Task goal ▸ Filter the data below for the string "axes" and copy each matching line.

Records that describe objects
★ ★ ★ ★ ★ ★ ★
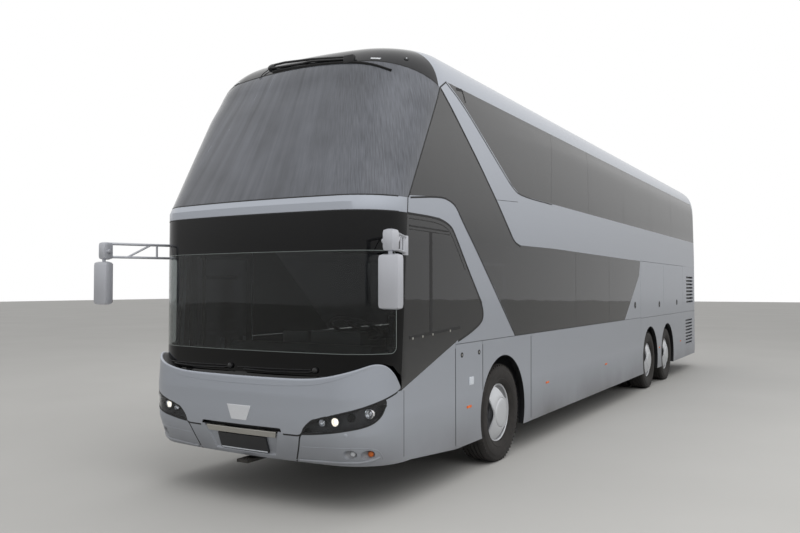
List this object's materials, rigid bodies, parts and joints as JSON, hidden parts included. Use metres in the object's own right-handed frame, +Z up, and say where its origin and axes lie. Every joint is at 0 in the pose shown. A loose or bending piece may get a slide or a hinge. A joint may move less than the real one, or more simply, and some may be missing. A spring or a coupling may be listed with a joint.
{
  "type": "double-deck coach",
  "caption": "Double-deck three-axle touring coach in silver grey with flush black glazing, two kerb-side doors and luggage flaps.",
  "frame": {"origin": "on the ground under the middle of the overall box", "axes": "+Z up, the front faces -Y, +X towards the driver's side"},
  "size_m": [3.31, 14.2378, 4.0599],
  "materials": {
    "body_paint": "satin",
    "gloss_black": "gloss",
    "glass": "gloss",
    "lamp": "gloss",
    "lamp_red": "gloss",
    "black_plastic": "matte",
    "frame_steel": "satin",
    "axle_steel": "matte",
    "cast_iron": "matte",
    "floor_panel": "matte",
    "trim_plastic": "matte",
    "seat_fabric": "matte",
    "tyre": "matte",
    "wheel_metal": "satin"
  },
  "bodies": {
    "body": {"chassis_frame": "frame_steel", "floor_lower": "floor_panel", "floor_upper": "floor_panel", "roof": "body_paint", "side_upper_left": "body_paint", "side_upper_right": "body_paint", "side_lower_left": "body_paint", "side_lower_right": "body_paint", "rear_wall": "body_paint", "rear_window": "glass", "front_panel": "body_paint", "front_bumper": "body_paint", "front_band": "body_paint", "windscreen_lower": "glass", "windscreen_upper": "glass", "front_dome": "gloss_black", "glass_left": "glass", "glass_right": "glass", "wipers": "black_plastic", "headlamps": "lamp", "tail_lamps": "lamp_red", "mirrors": "body_paint", "grilles": "black_plastic", "engine": "cast_iron", "front_axle": "axle_steel", "drive_axle": "axle_steel", "tag_axle": "axle_steel", "dashboard": "trim_plastic", "steering_wheel": "trim_plastic", "stairs": "floor_panel", "seats_lower": "seat_fabric", "seats_upper": "seat_fabric"},
    "knuckle_front_left_body": {"knuckle_front_left": "axle_steel"},
    "wheel_front_left": {"tyre_front_left": "tyre", "rim_front_left": "wheel_metal"},
    "knuckle_front_right_body": {"knuckle_front_right": "axle_steel"},
    "wheel_front_right": {"tyre_front_right": "tyre", "rim_front_right": "wheel_metal"},
    "wheel_drive_left": {"tyre_drive_left": "tyre", "rim_drive_left": "wheel_metal"},
    "wheel_drive_right": {"tyre_drive_right": "tyre", "rim_drive_right": "wheel_metal"},
    "knuckle_tag_left_body": {"knuckle_tag_left": "axle_steel"},
    "wheel_tag_left": {"tyre_tag_left": "tyre", "rim_tag_left": "wheel_metal"},
    "knuckle_tag_right_body": {"knuckle_tag_right": "axle_steel"},
    "wheel_tag_right": {"tyre_tag_right": "tyre", "rim_tag_right": "wheel_metal"},
    "front_door_crank": {"front_door_arm": "frame_steel"},
    "front_door_leaf": {"front_door": "body_paint"},
    "middle_door_crank": {"middle_door_arm": "frame_steel"},
    "middle_door_leaf": {"middle_door": "body_paint"},
    "flap_left_front_body": {"flap_left_front": "body_paint"},
    "flap_left_rear_body": {"flap_left_rear": "body_paint"},
    "flap_right_front_body": {"flap_right_front": "body_paint"},
    "flap_right_rear_body": {"flap_right_rear": "body_paint"},
    "service_flap_body": {"service_flap": "body_paint"},
    "engine_lid_body": {"engine_lid": "body_paint"}
  },
  "joints": [
    {"name": "steer_front_left", "type": "hinge", "parent": "body", "child": "knuckle_front_left_body", "pos_m": [0.89, -4.33, 0.505], "axis": [0, 0, 1], "range_deg": [-45, 45]},
    {"name": "spin_front_left", "type": "hinge", "parent": "knuckle_front_left_body", "child": "wheel_front_left", "pos_m": [1.1, -4.33, 0.505], "axis": [1, 0, 0], "continuous": true},
    {"name": "steer_front_right", "type": "hinge", "parent": "body", "child": "knuckle_front_right_body", "pos_m": [-0.89, -4.33, 0.505], "axis": [0, 0, 1], "range_deg": [-45, 45]},
    {"name": "spin_front_right", "type": "hinge", "parent": "knuckle_front_right_body", "child": "wheel_front_right", "pos_m": [-1.1, -4.33, 0.505], "axis": [1, 0, 0], "continuous": true},
    {"name": "spin_drive_left", "type": "hinge", "parent": "body", "child": "wheel_drive_left", "pos_m": [1.1, 2.38, 0.505], "axis": [1, 0, 0], "continuous": true},
    {"name": "spin_drive_right", "type": "hinge", "parent": "body", "child": "wheel_drive_right", "pos_m": [-1.1, 2.38, 0.505], "axis": [1, 0, 0], "continuous": true},
    {"name": "steer_tag_left", "type": "hinge", "parent": "body", "child": "knuckle_tag_left_body", "pos_m": [0.89, 3.85, 0.505], "axis": [0, 0, 1], "range_deg": [-14, 14]},
    {"name": "spin_tag_left", "type": "hinge", "parent": "knuckle_tag_left_body", "child": "wheel_tag_left", "pos_m": [1.1, 3.85, 0.505], "axis": [1, 0, 0], "continuous": true},
    {"name": "steer_tag_right", "type": "hinge", "parent": "body", "child": "knuckle_tag_right_body", "pos_m": [-0.89, 3.85, 0.505], "axis": [0, 0, 1], "range_deg": [-14, 14]},
    {"name": "spin_tag_right", "type": "hinge", "parent": "knuckle_tag_right_body", "child": "wheel_tag_right", "pos_m": [-1.1, 3.85, 0.505], "axis": [1, 0, 0], "continuous": true},
    {"name": "front_door_swing", "type": "hinge", "parent": "body", "child": "front_door_crank", "pos_m": [-1.11, -6.24, 1.2], "axis": [0, 0, 1], "range_deg": [0, 100]},
    {"name": "front_door_leaf_turn", "type": "hinge", "parent": "front_door_crank", "child": "front_door_leaf", "pos_m": [-1.11, -5.79, 1.2], "axis": [0, 0, 1], "range_deg": [-100, 0]},
    {"name": "middle_door_swing", "type": "hinge", "parent": "body", "child": "middle_door_crank", "pos_m": [-1.11, 0.72, 1.2], "axis": [0, 0, 1], "range_deg": [0, 100]},
    {"name": "middle_door_leaf_turn", "type": "hinge", "parent": "middle_door_crank", "child": "middle_door_leaf", "pos_m": [-1.11, 1.17, 1.2], "axis": [0, 0, 1], "range_deg": [-100, 0]},
    {"name": "flap_left_front_hinge", "type": "hinge", "parent": "body", "child": "flap_left_front_body", "pos_m": [1.275, 2.6, 2.26], "axis": [0, -1, 0], "range_deg": [0, 85]},
    {"name": "flap_left_rear_hinge", "type": "hinge", "parent": "body", "child": "flap_left_rear_body", "pos_m": [1.275, 4.495, 2.26], "axis": [0, -1, 0], "range_deg": [0, 85]},
    {"name": "flap_right_front_hinge", "type": "hinge", "parent": "body", "child": "flap_right_front_body", "pos_m": [-1.275, 2.6, 2.26], "axis": [0, 1, 0], "range_deg": [0, 85]},
    {"name": "flap_right_rear_hinge", "type": "hinge", "parent": "body", "child": "flap_right_rear_body", "pos_m": [-1.275, 4.495, 2.26], "axis": [0, 1, 0], "range_deg": [0, 85]},
    {"name": "service_flap_hinge", "type": "hinge", "parent": "body", "child": "service_flap_body", "pos_m": [1.275, -5.4475, 0.8], "axis": [0, 0, -1], "range_deg": [0, 100]},
    {"name": "engine_lid_hinge", "type": "hinge", "parent": "body", "child": "engine_lid_body", "pos_m": [0, 7.115, 2.18], "axis": [1, 0, 0], "range_deg": [0, 75]}
  ],
  "couplings": [
    {"joint": "steer_front_right", "follows": "steer_front_left", "ratio": 1},
    {"joint": "steer_tag_left", "follows": "steer_front_left", "ratio": -0.3},
    {"joint": "steer_tag_right", "follows": "steer_front_left", "ratio": -0.3},
    {"joint": "front_door_leaf_turn", "follows": "front_door_swing", "ratio": -1},
    {"joint": "middle_door_leaf_turn", "follows": "middle_door_swing", "ratio": -1}
  ]
}
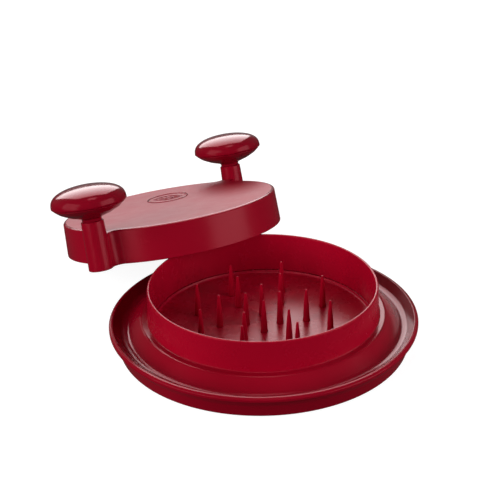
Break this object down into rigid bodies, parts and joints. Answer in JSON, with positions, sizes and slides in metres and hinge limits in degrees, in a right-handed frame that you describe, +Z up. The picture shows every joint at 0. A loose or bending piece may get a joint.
★ ★ ★ ★ ★ ★ ★
Response to the task ▸
List this object's materials, rigid bodies, parts and joints as JSON, hidden parts included. Use metres in the object's own right-handed frame, +Z up, and say where its origin and axes lie. Every joint is at 0 in the pose shown. A loose or bending piece may get a slide or a hinge. A joint may move less than the real one, or more simply, and some may be missing. A spring or a coupling may be listed with a joint.
  "frame": {"origin": "on the ground under the middle of the overall box", "axes": "+Z up, the front faces -Y, +X towards the driver's side"},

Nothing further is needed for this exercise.